┏━━
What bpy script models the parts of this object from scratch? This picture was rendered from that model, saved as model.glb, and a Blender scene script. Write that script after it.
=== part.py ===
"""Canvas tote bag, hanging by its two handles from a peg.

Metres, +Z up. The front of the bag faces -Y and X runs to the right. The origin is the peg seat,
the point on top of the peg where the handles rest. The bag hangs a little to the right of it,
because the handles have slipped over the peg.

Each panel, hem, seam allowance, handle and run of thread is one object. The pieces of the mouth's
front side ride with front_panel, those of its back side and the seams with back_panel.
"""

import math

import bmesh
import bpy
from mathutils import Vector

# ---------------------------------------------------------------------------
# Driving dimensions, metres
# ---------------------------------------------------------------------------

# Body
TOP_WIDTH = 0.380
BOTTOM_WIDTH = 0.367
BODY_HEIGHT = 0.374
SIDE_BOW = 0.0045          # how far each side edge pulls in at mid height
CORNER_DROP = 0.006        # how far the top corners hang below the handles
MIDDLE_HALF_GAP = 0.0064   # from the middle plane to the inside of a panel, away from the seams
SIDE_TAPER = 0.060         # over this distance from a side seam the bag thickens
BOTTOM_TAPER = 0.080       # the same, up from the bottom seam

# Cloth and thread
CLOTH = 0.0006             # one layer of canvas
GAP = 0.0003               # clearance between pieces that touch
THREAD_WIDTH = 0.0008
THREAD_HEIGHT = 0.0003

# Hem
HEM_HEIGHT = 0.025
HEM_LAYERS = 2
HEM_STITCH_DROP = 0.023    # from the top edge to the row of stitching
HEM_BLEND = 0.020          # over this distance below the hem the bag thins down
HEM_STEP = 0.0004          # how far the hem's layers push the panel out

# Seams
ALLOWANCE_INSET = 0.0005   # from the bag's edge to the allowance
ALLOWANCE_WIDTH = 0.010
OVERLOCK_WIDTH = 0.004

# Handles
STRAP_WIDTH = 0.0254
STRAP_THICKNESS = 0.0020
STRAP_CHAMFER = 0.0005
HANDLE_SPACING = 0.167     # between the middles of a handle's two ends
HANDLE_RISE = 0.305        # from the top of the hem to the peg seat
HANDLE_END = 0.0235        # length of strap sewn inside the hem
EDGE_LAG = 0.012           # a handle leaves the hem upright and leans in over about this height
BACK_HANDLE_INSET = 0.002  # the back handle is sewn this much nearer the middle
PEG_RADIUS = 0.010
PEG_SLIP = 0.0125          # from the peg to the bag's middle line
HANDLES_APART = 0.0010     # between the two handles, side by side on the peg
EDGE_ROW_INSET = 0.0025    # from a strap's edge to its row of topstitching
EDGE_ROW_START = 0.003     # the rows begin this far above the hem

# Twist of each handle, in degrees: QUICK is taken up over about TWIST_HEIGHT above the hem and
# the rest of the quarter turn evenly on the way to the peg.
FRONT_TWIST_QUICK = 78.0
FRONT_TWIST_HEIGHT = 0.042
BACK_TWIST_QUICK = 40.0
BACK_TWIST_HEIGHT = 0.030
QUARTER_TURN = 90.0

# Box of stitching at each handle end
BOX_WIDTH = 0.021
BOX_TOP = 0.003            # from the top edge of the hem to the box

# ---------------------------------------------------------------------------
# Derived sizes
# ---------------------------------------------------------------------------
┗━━
┏━━
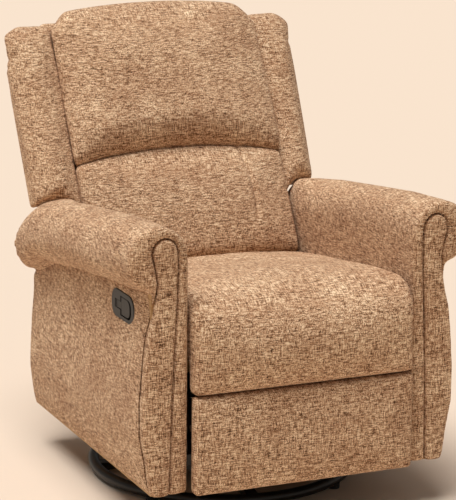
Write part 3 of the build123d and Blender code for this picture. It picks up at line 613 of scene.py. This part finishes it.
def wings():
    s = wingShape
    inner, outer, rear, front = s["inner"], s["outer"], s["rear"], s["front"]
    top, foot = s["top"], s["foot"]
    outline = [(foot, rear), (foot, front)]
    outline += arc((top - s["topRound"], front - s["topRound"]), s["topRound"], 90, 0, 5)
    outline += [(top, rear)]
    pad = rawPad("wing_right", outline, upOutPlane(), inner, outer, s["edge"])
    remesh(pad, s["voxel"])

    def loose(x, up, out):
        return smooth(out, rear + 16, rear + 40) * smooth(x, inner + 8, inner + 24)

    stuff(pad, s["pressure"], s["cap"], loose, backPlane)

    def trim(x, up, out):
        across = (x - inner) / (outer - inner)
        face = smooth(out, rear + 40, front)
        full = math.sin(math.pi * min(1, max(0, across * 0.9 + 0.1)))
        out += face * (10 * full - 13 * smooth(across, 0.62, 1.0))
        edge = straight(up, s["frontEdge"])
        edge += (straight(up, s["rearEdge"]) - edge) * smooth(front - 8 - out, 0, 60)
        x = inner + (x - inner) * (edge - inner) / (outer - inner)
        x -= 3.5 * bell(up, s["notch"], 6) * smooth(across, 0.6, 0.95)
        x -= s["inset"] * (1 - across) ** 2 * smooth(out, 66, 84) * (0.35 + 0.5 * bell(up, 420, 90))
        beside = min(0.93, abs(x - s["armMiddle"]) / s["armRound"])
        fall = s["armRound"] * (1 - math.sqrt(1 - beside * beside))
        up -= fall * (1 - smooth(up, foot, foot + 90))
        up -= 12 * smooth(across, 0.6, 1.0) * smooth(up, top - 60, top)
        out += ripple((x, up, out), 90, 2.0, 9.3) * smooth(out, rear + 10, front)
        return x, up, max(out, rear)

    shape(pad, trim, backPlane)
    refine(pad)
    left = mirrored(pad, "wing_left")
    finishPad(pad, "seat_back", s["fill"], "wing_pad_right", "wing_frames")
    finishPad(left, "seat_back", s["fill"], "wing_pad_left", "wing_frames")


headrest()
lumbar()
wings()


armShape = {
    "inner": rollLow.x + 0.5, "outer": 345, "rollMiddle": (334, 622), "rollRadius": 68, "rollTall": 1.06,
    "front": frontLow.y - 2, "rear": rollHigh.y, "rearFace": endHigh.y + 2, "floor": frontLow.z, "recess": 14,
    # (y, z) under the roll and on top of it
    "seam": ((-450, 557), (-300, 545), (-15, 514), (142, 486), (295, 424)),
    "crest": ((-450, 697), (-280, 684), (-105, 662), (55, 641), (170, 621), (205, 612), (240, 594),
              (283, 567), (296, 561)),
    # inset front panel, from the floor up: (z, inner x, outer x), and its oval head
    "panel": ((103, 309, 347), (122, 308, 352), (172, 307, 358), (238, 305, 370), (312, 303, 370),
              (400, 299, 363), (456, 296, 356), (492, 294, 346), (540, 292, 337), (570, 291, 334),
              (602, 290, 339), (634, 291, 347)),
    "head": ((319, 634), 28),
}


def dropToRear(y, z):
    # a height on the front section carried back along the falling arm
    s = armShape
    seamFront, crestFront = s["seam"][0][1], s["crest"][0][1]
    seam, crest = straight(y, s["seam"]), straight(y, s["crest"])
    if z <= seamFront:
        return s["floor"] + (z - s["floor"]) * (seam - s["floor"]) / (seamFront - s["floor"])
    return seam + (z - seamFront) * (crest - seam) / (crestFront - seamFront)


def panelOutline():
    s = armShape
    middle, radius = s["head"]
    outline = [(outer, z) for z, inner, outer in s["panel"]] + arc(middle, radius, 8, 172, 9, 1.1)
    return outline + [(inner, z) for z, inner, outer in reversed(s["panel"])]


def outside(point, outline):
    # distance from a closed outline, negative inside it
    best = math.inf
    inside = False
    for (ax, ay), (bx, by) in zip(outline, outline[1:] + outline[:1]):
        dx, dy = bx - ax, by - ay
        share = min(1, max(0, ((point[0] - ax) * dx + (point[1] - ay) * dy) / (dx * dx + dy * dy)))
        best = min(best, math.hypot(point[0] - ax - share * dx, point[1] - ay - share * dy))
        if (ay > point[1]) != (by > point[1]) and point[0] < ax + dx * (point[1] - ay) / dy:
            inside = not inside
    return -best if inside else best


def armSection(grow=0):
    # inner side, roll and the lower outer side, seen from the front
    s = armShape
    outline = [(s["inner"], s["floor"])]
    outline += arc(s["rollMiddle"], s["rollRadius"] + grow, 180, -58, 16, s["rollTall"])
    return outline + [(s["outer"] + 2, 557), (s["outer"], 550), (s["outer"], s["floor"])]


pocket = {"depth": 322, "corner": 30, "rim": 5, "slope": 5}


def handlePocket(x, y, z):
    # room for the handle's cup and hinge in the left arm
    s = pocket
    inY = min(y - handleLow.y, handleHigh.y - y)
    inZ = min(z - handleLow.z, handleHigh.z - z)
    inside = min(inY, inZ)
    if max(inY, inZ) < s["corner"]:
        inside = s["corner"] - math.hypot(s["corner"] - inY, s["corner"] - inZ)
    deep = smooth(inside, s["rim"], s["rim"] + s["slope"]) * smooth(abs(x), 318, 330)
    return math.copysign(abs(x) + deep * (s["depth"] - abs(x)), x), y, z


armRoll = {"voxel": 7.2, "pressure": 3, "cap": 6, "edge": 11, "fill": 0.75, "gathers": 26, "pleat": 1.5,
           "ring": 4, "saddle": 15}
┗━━
┏━━
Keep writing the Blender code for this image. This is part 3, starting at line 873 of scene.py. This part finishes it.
┗━━
*Task instructions:* Pull out the lines above in which the word "scene" appears.

*Exercise solution:*
What bpy script models the parts of this object from scratch? This picture was rendered from that model, saved as model.glb, and a Blender scene script. Write that script after it.
Write part 3 of the build123d and Blender code for this picture. It picks up at line 613 of scene.py. This part finishes it.
Keep writing the Blender code for this image. This is part 3, starting at line 873 of scene.py. This part finishes it.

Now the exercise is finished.